→ DATA EXTRACT

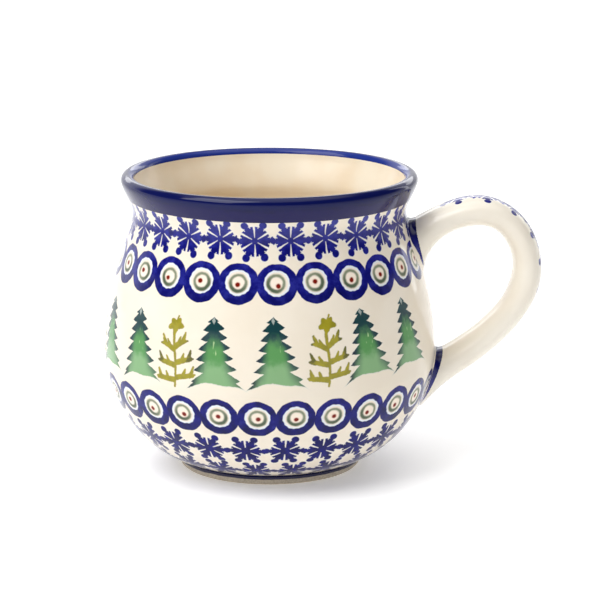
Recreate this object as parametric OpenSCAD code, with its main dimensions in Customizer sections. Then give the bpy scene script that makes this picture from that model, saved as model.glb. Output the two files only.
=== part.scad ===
// Stoneware mug with a round belly, a narrow neck and a flared, cobalt-banded rim.
// The pot and the loop handle are clay. Two slip joints stick the handle to the pot,
// and thin coats of glaze cover both. The foot ring is the only clay left bare.
// Z is up, the pot's axis is Z, the foot rests on Z = 0 and the handle points to +X.

/* [Pot] */
// Height from the foot to the top of the lip
pot_h = 90; // [84:1:96]
// Largest diameter of the lip
rim_d = 89.5; // [87:0.5:92]
// Diameter at the narrowest place of the neck
neck_d = 82.6; // [81:0.2:84]
// Height of the neck above the foot
neck_z = 78.4; // [76:0.2:79]
// Diameter of the belly
belly_d = 100.8; // [96:0.4:106]
// Height of the belly's widest place above the foot
belly_z = 34.6; // [32:0.2:38]
// Thickness of the fired wall with its glaze
wall_t = 4.4; // [4:0.1:5]
// Height of the cup's floor above the table
floor_z = 7.6; // [7:0.1:9]
// Radius of the cup's flat floor
floor_r = 14; // [10:0.5:18]

/* [Foot] */
// Outer diameter of the foot ring where it meets the pot
foot_d = 56.4; // [54:0.2:60]
// Height of the foot ring
foot_h = 3.1; // [2.6:0.1:3.4]
// Width of the foot ring
foot_w = 5; // [4:0.1:6]
// Chamfer along both edges of the ring's resting face
foot_chamfer = 0.7; // [0.3:0.1:0.9]

/* [Glaze] */
// Thickness of every glaze coat
glaze_t = 0.4; // [0.3:0.05:0.5]
// Height of the cobalt band below the lip, as a share of the flare
band_share = 0.5; // [0.4:0.05:0.6]

/* [Handle] */
// How far the glazed loop reaches from the pot's axis
reach_x = 82.4; // [80:0.2:86]
// Height of the glazed loop's top above the foot
crown_z = 82.4; // [81:0.2:84]
// Thickness of the glazed loop between its roots
loop_t = 8.7; // [8:0.1:9.5]
// Width of the glazed loop between its roots
loop_w = 15; // [13:0.5:17]
// How much wider the loop is on each side where it enters the pot
root_spread = 2.4; // [1.5:0.1:3]
// How far the slip collar spreads over the pot around each root
collar_spread = 1.8; // [1:0.1:2.5]
// Thickness of the slip between the loop's end and the pot
slip_t = 0.8; // [0.5:0.1:1.2]
// Height of the slip collar above the pot's clay
collar_h = 3; // [2:0.1:3.5]

/* [Hidden] */
$fn = 96;

// Colours of the clay, the glazes and the slip
clay_colour = [0.78, 0.72, 0.62];
slip_colour = [0.16, 0.18, 0.45];
cream_colour = [0.95, 0.93, 0.87];
cobalt_colour = [0.14, 0.15, 0.42];

// Steps along each long curve of the pot, the flare's curves, the lip and the loop's curves
curve_steps = 12;
flare_steps = 6;
lip_steps = 12;
loop_steps = 14;
// Sides of the loop's section
loop_sides = 28;
// Shape of the loop's section: 1 is an ellipse, less is squarer
section_power = 0.92;

// The lip is a half round whose chord leans with the flare.
lip_r = 2.1;
flare_lean = 14;
lip_centre = [rim_d / 2 - lip_r, pot_h - lip_r];

// Where the belly's curve leaves the foot
foot_edge = [foot_d / 2, foot_h];
foot_slope = 19;

// Tangent lengths that shape the outside, from the foot up
foot_pull = 18.2;
belly_pull_down = 5.6;
belly_pull_up = 21.7;
neck_pull_down = 6;
neck_pull_up = 2.2;
rim_pull = 2.4;

// Tangent lengths that shape the inside, from the lip down
inner_rim_pull = 3.4;
inner_neck_pull_up = 2.4;
inner_neck_pull_down = 7;
inner_belly_pull_up = 21;
inner_belly_pull_down = 19;
floor_pull = 20;

// Ends of the loop's path inside the pot, and the slopes that it leaves at
loop_root_up = [37, 58];
loop_root_low = [36, 22];
root_up_slope = 68;
root_low_slope = 23;
// Distance of the loop's top from the pot's axis, and height of its outermost place
crown_x = 62.7;
reach_z = 60.8;

// Tangent lengths that shape the loop, from the upper root to the lower one
root_up_pull = 16;
crown_pull_in = 7;
crown_pull_out = 10.3;
reach_pull_up = 7.5;
reach_pull_down = 20;
root_low_pull = 12;

// Extra half thickness of the loop's roots, the length of path inside the pot where it
// stays full, and the length that it fades over outside
upper_flare = 3.1;
lower_flare = 3.6;
root_depth = 8;
flare_run = 18;
// Distance from the axis at which each collar starts to thin, and where it is gone
upper_root_x = 45;
lower_root_x = 48;
collar_run = 7;

// ---- Curves ----

function polar(length, angle) = length * [cos(angle), sin(angle)];

function bezier_point(a, b, c, d, t) =
  pow(1 - t, 3) * a + 3 * pow(1 - t, 2) * t * b + 3 * (1 - t) * t * t * c + t * t * t * d;

// Points of a cubic curve from share t0 to share t1
function bezier(a, b, c, d, steps, t0 = 0, t1 = 1) =
  [for (i = [0:steps]) bezier_point(a, b, c, d, t0 + (t1 - t0) * i / steps)];

function without_first(list) = [for (i = [1:len(list) - 1]) list[i]];

function without_last(list) = [for (i = [0:len(list) - 2]) list[i]];

function reversed(list) = [for (i = [len(list) - 1:-1:0]) list[i]];

function unit(v) = v / norm(v);

// Direction of travel at point i of a line
function heading(line, i) = unit(line[min(i + 1, len(line) - 1)] - line[max(i - 1, 0)]);

// The same line moved to the left of its direction of travel
function moved_left(line, distance) =
  [for (i = [0:len(line) - 1]) line[i] + distance * [-heading(line, i)[1], heading(line, i)[0]]];

// ---- Lines of the pot's finished surface, from the foot up, over the lip and down inside ----

belly = [belly_d / 2, belly_z];
neck = [neck_d / 2, neck_z];
rim = lip_centre + polar(lip_r, -flare_lean);
inner_rim = lip_centre + polar(lip_r, 180 - flare_lean);
inner_neck = neck - [wall_t, 0];
inner_belly = belly - [wall_t, 0];
floor_edge = [floor_r, floor_z];

function belly_line() =
  bezier(foot_edge, foot_edge + polar(foot_pull, foot_slope),
    belly - [0, belly_pull_down], belly, curve_steps);

function shoulder_line() =
  bezier(belly, belly + [0, belly_pull_up],
    neck - [0, neck_pull_down], neck, curve_steps);

function flare_line(t0, t1, steps) =
  bezier(neck, neck + [0, neck_pull_up],
    rim - polar(rim_pull, 90 - flare_lean), rim, steps, t0, t1);

function lip_line() =
  [for (i = [0:lip_steps]) lip_centre + polar(lip_r, -flare_lean + 180 * i / lip_steps)];

function inner_flare_line() =
  bezier(inner_rim, inner_rim - polar(inner_rim_pull, 90 - flare_lean),
    inner_neck + [0, inner_neck_pull_up], inner_neck, flare_steps);

function inner_shoulder_line() =
  bezier(inner_neck, inner_neck - [0, inner_neck_pull_down],
    inner_belly + [0, inner_belly_pull_up], inner_belly, curve_steps);

function inner_bowl_line() =
  bezier(inner_belly, inner_belly - [0, inner_belly_pull_down],
    floor_edge + [floor_pull, 0], floor_edge, curve_steps);

function inner_wall_line() = concat(
  inner_flare_line(),
  without_first(inner_shoulder_line()),
  without_first(inner_bowl_line()),
  [[0, floor_z]]
);

white_line = concat(
  belly_line(),
  without_first(shoulder_line()),
  without_first(flare_line(0, band_share, flare_steps))
);
band_line = concat(flare_line(band_share, 1, flare_steps), without_first(lip_line()));
outside_line = concat(without_last(white_line), without_last(band_line));
whole_line = concat(outside_line, inner_wall_line());

// The clay's own surface is one coat deeper everywhere.
clay_line = moved_left(whole_line, glaze_t);
white_count = len(white_line);
outside_count = len(outside_line);

function part_of(line, first, last) = [for (i = [first:last]) line[i]];

// One stretch of coat between the finished surface and the clay
module coat(first, last) {
  rotate_extrude()
    polygon(concat(part_of(whole_line, first, last), reversed(part_of(clay_line, first, last))));
}

// Everything inside the pot's outer clay surface below the cobalt band, grown by a distance
module pot_envelope(grow) {
  line = moved_left(white_line, glaze_t - grow);
  rotate_extrude()
    polygon(concat([[0, line[0][1]]], line, [[0, line[white_count - 1][1]]]));
}

// ---- Path and section of the loop ----

loop_crown = [crown_x, crown_z - loop_t / 2];
loop_out = [reach_x - loop_t / 2, reach_z];

function rising_path() =
  bezier(loop_root_up, loop_root_up + polar(root_up_pull, root_up_slope),
    loop_crown - [crown_pull_in, 0], loop_crown, loop_steps);

function turning_path() =
  bezier(loop_crown, loop_crown + [crown_pull_out, 0], loop_out + [0, reach_pull_up], loop_out, loop_steps);

function falling_path() =
  bezier(loop_out, loop_out - [0, reach_pull_down],
    loop_root_low + polar(root_low_pull, root_low_slope), loop_root_low, loop_steps);

loop_path = concat(rising_path(), without_first(turning_path()), without_first(falling_path()));
path_count = len(loop_path);

function length_to(path, i) = i == 0 ? 0 : length_to(path, i - 1) + norm(path[i] - path[i - 1]);

loop_length = length_to(loop_path, path_count - 1);

// 1 inside the pot, fading to 0 over the flare's run
function fade(distance) = pow(max(0, 1 - max(0, distance - root_depth) / flare_run), 2);

function root_share_up(i) = fade(length_to(loop_path, i));
function root_share_low(i) = fade(loop_length - length_to(loop_path, i));

// Half sizes of the clay at ring i, under its glaze
function half_thickness(i) =
  loop_t / 2 - glaze_t + upper_flare * root_share_up(i) + lower_flare * root_share_low(i);

function half_width(i) =
  loop_w / 2 - glaze_t + root_spread * max(root_share_up(i), root_share_low(i));

// Extra size of a collar at ring i, full at the pot and down to the glaze past its run
function collar_growth(i, root_x) =
  glaze_t + collar_spread * pow(max(0, 1 - max(0, loop_path[i][0] - root_x) / collar_run), 2);

function squarer(x) = sign(x) * pow(abs(x), section_power);

function ring(i, grow) = [
  for (k = [0:loop_sides - 1])
    let(
      turn = 360 * k / loop_sides,
      along = heading(loop_path, i),
      out = (half_thickness(i) + grow) * squarer(cos(turn)),
      side = (half_width(i) + grow) * squarer(sin(turn))
    )
    [loop_path[i][0] - along[1] * out, side, loop_path[i][1] + along[0] * out]
];

// Joins a list of equal rings into one closed solid.
module skin(rings) {
  count = len(rings);
  sides = len(rings[0]);
  points = [for (r = rings) for (p = r) p];
  walls = [
    for (i = [0:count - 2], k = [0:sides - 1])
      let(a = i * sides + k, b = i * sides + (k + 1) % sides)
      each [[a, b, b + sides], [a, b + sides, a + sides]]
  ];
  start_cap = [for (k = [sides - 1:-1:0]) k];
  end_cap = [for (k = [0:sides - 1]) (count - 1) * sides + k];
  polyhedron(points = points, faces = concat(walls, [start_cap], [end_cap]), convexity = 6);
}

module loop(grow) {
  skin([for (i = [0:path_count - 1]) ring(i, grow)]);
}

// The stretch of loop between two rings, with the collar's spread
module collar(first, last, root_x) {
  skin([for (i = [first:last]) ring(i, collar_growth(i, root_x))]);
}

module upper_collar() {
  collar(0, loop_steps, upper_root_x);
}

module lower_collar() {
  collar(2 * loop_steps, path_count - 1, lower_root_x);
}

// ---- Clay ----

// The jiggered pot: wall, belly and floor
module pot_body() {
  color(clay_colour)
    rotate_extrude()
      polygon(concat([[0, foot_h], foot_edge], clay_line));
}

// The turned ring that the mug stands on
module foot_ring() {
  outer_r = foot_d / 2;
  inner_r = outer_r - foot_w;
  color(clay_colour)
    rotate_extrude()
      polygon([
        [inner_r, foot_h],
        [inner_r, foot_chamfer],
        [inner_r + foot_chamfer, 0],
        [outer_r - 2 * foot_chamfer, 0],
        [outer_r - foot_chamfer, foot_chamfer],
        [outer_r, foot_h]
      ]);
}

// The pressed loop, cut to the pot's curve one slip thickness away from it
module handle_loop() {
  color(clay_colour)
    difference() {
      loop(0);
      pot_envelope(slip_t);
    }
}

// The slip that sticks the loop's end to the pot, drawn out into a collar round it
module slip_joint() {
  color(slip_colour)
    difference() {
      intersection() {
        children();
        pot_envelope(collar_h);
      }
      pot_envelope(0);
      handle_loop();
    }
}

module upper_slip_joint() {
  slip_joint()
    upper_collar();
}

module lower_slip_joint() {
  slip_joint()
    lower_collar();
}

// ---- Glaze ----

// The clear coat over the stamped outside, open where the two collars pass through it
module outer_glaze() {
  color(cream_colour)
    difference() {
      coat(0, white_count - 1);
      upper_collar();
      lower_collar();
    }
}

// The cobalt band on the flare and over the lip
module rim_band_glaze() {
  color(cobalt_colour)
    coat(white_count - 1, outside_count);
}

// The coat inside the cup
module liner_glaze() {
  color(cream_colour)
    coat(outside_count, len(whole_line) - 1);
}

// The coat under the pot, inside the foot ring
module base_glaze() {
  color(cream_colour)
    translate([0, 0, foot_h - glaze_t])
      cylinder(r = foot_d / 2 - foot_w, h = glaze_t);
}

// The coat round the loop, from collar to collar
module handle_glaze() {
  color(cream_colour)
    difference() {
      loop(glaze_t);
      loop(0);
      pot_envelope(collar_h);
    }
}

pot_body();
foot_ring();
handle_loop();
upper_slip_joint();
lower_slip_joint();
outer_glaze();
rim_band_glaze();
liner_glaze();
base_glaze();
handle_glaze();
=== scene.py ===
"""The looks of a hand-stamped stoneware mug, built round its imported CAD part.

The frame is the CAD part's: metres, Z up, the mug's axis on Z, its foot on Z = 0, its handle
towards +X and its front towards -Y. The mug's lengths are in millimetres here until its meshes are
made. The studio's are in metres. Angles round the mug run from the front (0) towards the handle (90
degrees). A length along the outline, or arc, runs from the foot ring up the outside of the pot, over
the lip and down its inside.
"""

import math

import bmesh
import bpy
import numpy as np
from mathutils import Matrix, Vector


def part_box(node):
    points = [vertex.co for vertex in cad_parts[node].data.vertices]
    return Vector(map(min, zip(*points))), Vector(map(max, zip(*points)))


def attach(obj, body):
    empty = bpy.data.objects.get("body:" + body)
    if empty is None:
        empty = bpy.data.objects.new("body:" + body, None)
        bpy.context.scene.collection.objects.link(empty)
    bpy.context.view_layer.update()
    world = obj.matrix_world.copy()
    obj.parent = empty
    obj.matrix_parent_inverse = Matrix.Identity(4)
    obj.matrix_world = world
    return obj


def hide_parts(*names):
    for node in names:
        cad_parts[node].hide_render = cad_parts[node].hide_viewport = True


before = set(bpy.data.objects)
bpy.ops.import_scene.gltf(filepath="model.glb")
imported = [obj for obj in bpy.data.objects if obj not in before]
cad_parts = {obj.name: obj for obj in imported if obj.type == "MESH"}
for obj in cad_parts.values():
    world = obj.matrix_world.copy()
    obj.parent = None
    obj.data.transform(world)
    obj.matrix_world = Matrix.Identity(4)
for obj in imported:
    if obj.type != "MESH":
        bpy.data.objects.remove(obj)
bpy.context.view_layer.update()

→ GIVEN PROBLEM
Copy exactly the lines of the listing above, beginning at the line with "collar to collar" and ending at its final line; write out nothing else.

→ EXERCISE RESPONSE
// The coat round the loop, from collar to collar
module handle_glaze() {
  color(cream_colour)
    difference() {
      loop(glaze_t);
      loop(0);
      pot_envelope(collar_h);
    }
}

pot_body();
foot_ring();
handle_loop();
upper_slip_joint();
lower_slip_joint();
outer_glaze();
rim_band_glaze();
liner_glaze();
base_glaze();
handle_glaze();
=== scene.py ===
"""The looks of a hand-stamped stoneware mug, built round its imported CAD part.

The frame is the CAD part's: metres, Z up, the mug's axis on Z, its foot on Z = 0, its handle
towards +X and its front towards -Y. The mug's lengths are in millimetres here until its meshes are
made. The studio's are in metres. Angles round the mug run from the front (0) towards the handle (90
degrees). A length along the outline, or arc, runs from the foot ring up the outside of the pot, over
the lip and down its inside.
"""

import math

import bmesh
import bpy
import numpy as np
from mathutils import Matrix, Vector


def part_box(node):
    points = [vertex.co for vertex in cad_parts[node].data.vertices]
    return Vector(map(min, zip(*points))), Vector(map(max, zip(*points)))


def attach(obj, body):
    empty = bpy.data.objects.get("body:" + body)
    if empty is None:
        empty = bpy.data.objects.new("body:" + body, None)
        bpy.context.scene.collection.objects.link(empty)
    bpy.context.view_layer.update()
    world = obj.matrix_world.copy()
    obj.parent = empty
    obj.matrix_parent_inverse = Matrix.Identity(4)
    obj.matrix_world = world
    return obj


def hide_parts(*names):
    for node in names:
        cad_parts[node].hide_render = cad_parts[node].hide_viewport = True


before = set(bpy.data.objects)
bpy.ops.import_scene.gltf(filepath="model.glb")
imported = [obj for obj in bpy.data.objects if obj not in before]
cad_parts = {obj.name: obj for obj in imported if obj.type == "MESH"}
for obj in cad_parts.values():
    world = obj.matrix_world.copy()
    obj.parent = None
    obj.data.transform(world)
    obj.matrix_world = Matrix.Identity(4)
for obj in imported:
    if obj.type != "MESH":
        bpy.data.objects.remove(obj)
bpy.context.view_layer.update()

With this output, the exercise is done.